Japan Through the Eyes of a ChildElementary school-aged children, along with their families and classmates, can step into Japanese culture and experience it first-hand in this exhibition designed especially for them. Four Japanese neighborhoods transport you from Florida to far-off Japan. The exhibition was developed by the National Children's Museum in Washington, D.C. and is funded by a grant from the Kohnken Family Foundation.

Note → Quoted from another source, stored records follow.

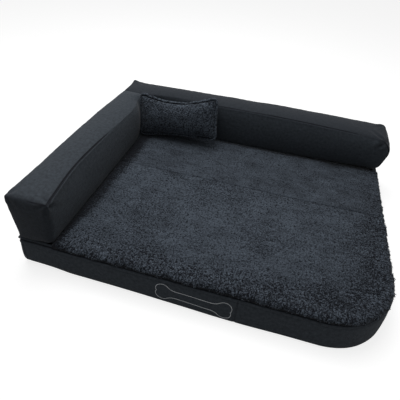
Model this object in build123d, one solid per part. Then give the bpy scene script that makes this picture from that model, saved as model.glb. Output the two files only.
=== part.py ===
from build123d import *
from math import ceil
import os

# A corner sofa bed for a pet, in millimetres. The origin is on the floor, under the
# middle of the base. X runs to the right along the front, Y to the back, Z up.

# Driving sizes of the base
bed_width = 1000.0
bed_depth = 800.0
open_corner_radius = 175.0
closed_corner_radius = 18.0
grip_sheet_thickness = 1.2
grip_dot_height = 0.8
grip_dot_radius = 3.0
grip_dot_pitch = 45.0
support_foam_height = 60.0
memory_foam_height = 30.0
liner_wall = 1.0
canvas_thickness = 2.0
band_joint_from_middle = 116.0

# Driving sizes of the plush lying surface
plush_height = 12.0
plush_edge_round = 7.0
plush_setback = 6.0
plush_seam_from_middle = 30.0

# Driving sizes of the bolsters
bolster_width = 105.0
bolster_side_height = 141.0
bolster_crown = 6.0
bolster_bulge = 6.0
bolster_top_round = 10.0
bolster_top_lean = 14.0
bolster_foot_round = 12.0
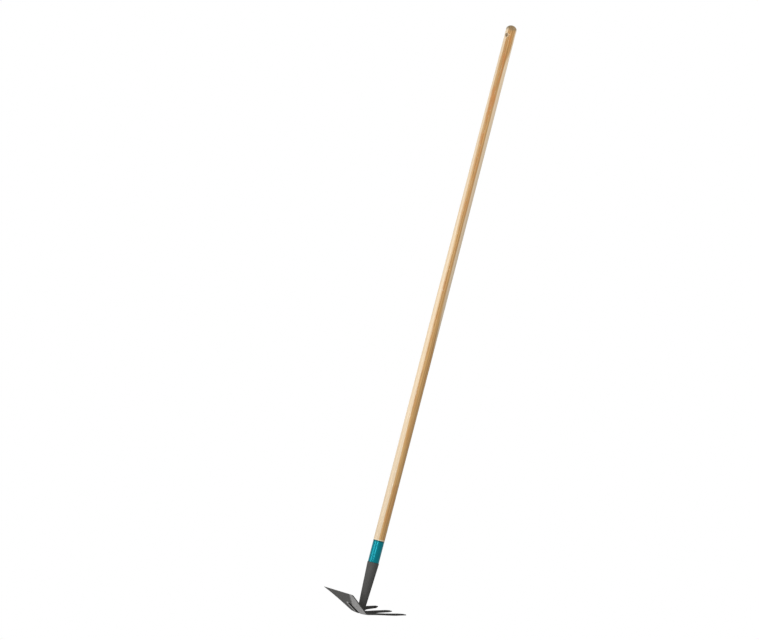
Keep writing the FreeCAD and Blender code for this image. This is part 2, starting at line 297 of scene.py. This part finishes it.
def lacquered_ash(settings):
    """Straight-grained ash under clear lacquer: a tan heart streak that widens downwards, and white outer wood
    down the other side, partly real wood and partly a painted highlight on the lit side.
    """
    recipe = Finish("LacqueredAsh")
    x, y, z = recipe.axes()
    drift = recipe.noise((9.0, 9.0, 2.2), 2.0) - 0.5
    wander = recipe.noise((60.0, 60.0, 6.0), 3.0) - 0.5
    across = x * GRAIN_X - y * GRAIN_Y + drift * 0.006 + wander * 0.0022
    heart = heart_streak(recipe, across, z)
    late = growth_lines(recipe, across + wander * 0.0030)
    fibre = recipe.noise((1500.0, 1500.0, 12.0), 3.0, 0.6)
    pores = recipe.smooth(recipe.noise((2600.0, 2600.0, 60.0), 1.0), 0.60, 0.72)
    board = recipe.noise((30.0, 30.0, 2.4), 2.0)
    streak = recipe.smooth(recipe.noise((380.0, 380.0, 7.0), 3.0, 0.6), 0.34, 0.66)
    # The white side, partly a painted highlight, turns darker towards the bottom.
    pale = recipe.mix(recipe.smooth(z * -1.0, 0.65, 1.25), settings.sapwood_and_highlight, darker(settings.sapwood_and_highlight, 0.86))
    wood = recipe.mix(heart, pale, settings.heartwood)
    tone = (
        late * (heart * 0.52 + 0.10)
        + recipe.smooth(z, -1.0, -0.15) * heart * 0.22
        + (fibre - 0.5) * 0.70
        + (board - 0.5) * heart * 0.9
        + (streak - 0.5) * (heart * 0.58 + 0.13)
        + pores * 0.10
    )
    wood = recipe.mix(tone.math("MAXIMUM", 0.0), wood, settings.late_wood)
    stain = recipe.smooth(recipe.noise((95.0, 95.0, 20.0), 3.0, 0.6), 0.47, 0.60)
    amber = stain * (recipe.smooth(z, -0.45, -0.03) * 0.6 + 0.40)
    wood = recipe.mix(amber * heart * 0.68, wood, settings.amber_wood)
    cut_wood_and_highlight, wear_and_painted_light = rim_and_end_masks(recipe, y, z, settings.hole_diameter / 2)
    # Pale rims at the hole's mouth and at the shoulder: cut wood and a painted highlight.
    wood = recipe.mix(cut_wood_and_highlight, wood, settings.sapwood_and_highlight)
    wood = recipe.mix(wear_and_painted_light.math("MINIMUM", 1.0), wood, settings.handled_wood_and_hole_shade)
    recipe.bump(fibre * 0.5 - late * 0.25 - pores * 0.6, 0.08, 0.0003)
    return recipe.finish(
        Base_Color=wood,
        Roughness=0.42 + fibre * 0.14 + wear_and_painted_light * 0.10,
        Specular_IOR_Level=0.10,
        Coat_Weight=0.12,
        Coat_Roughness=0.10,
    )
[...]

Elementary School Classroom
In Japan, kids take off their shoes at school as they do at home and keep their classroom neat and tidy by cleaning it themselves. In "Japan Through the Eyes of a Child," American kids see what a classroom in Japan is like. They don't have to take off their shoes, but they can sit at real desks and discover for themselves what their Japanese counterparts are learning. The black bag hanging from the side of the desk? It's a randoseru, the type of book-bag all elementary school children use. Also here is a giant soroban (abacus) to be used as an aid to teach this ancient calculating device that is still very much in use in Japan today. Kids learn their ABCs in a classroom like this, but also their toyo kanji that make up the Japanese writing system, all 1,800 of them, according to a chart on the wall.
Japanese House
Many activities of daily life in the Japanese home take place while Japanese kids are sitting or reclining on tatami-covered floors. In "Japan Through the Eyes of a Child," young visitors to The Morikami enter a Japanese house and see for themselves how their counterparts across the Pacific live at home. After passing through the front door of the house at the end of the shopping street, they take off their shoes in the entry vestibule, or genkan, just as Japanese kids are expected to do. The "house" is represented by a suite of three rooms, including a sitting room with tatami mats, a kitchen, and, yes, a room for a bath and toilet! Kids are free to explore these rooms, to sit on the tatami floor and view the garden outside, wonder why the bath tub is so deep, yet so short, and puzzle over the many buttons and dials on the space-age toilet.
Street of Shops
In Japan, just walking along the street is an education in itself, with store windows showing off wares both familiar and unfamiliar. In "Japan Through the Eyes of a Child," youngsters have much the same experience as they visit the exhibit's most ambitious offering, replicating a neighborhood shopping street. Japan is known for its electronic goods, and here is an electronics store stocked with household appliances, as well as favorite entertainment items. Where the electronics store has a façade of gleaming white tile, next door a kimono shop features wood construction and traditional architectural flourishes. In a show window beside a sliding door partially concealed by a noren (traditional privacy curtain) are garments that youngsters might wear for Japan's unique holidays, such as Children's Day. Other stores include a shop selling box lunches, and one featuring folk toys from every part of the country. The shopping street itself incorporates Japanese public telephones, a Japanese mailbox and a Japanese vending machine - items familiar yet unfamiliar.
Train Station
Japan's public transportation system is one of the best in the world and a great way to see the country. In "Japan Through the Eyes of a Child," kids walk onto a train platform and board the famed Shinkansen Bullet Train. Once inside, they sit in seats from a real Bullet Train and see what Japan's fastest mode of transportation is like.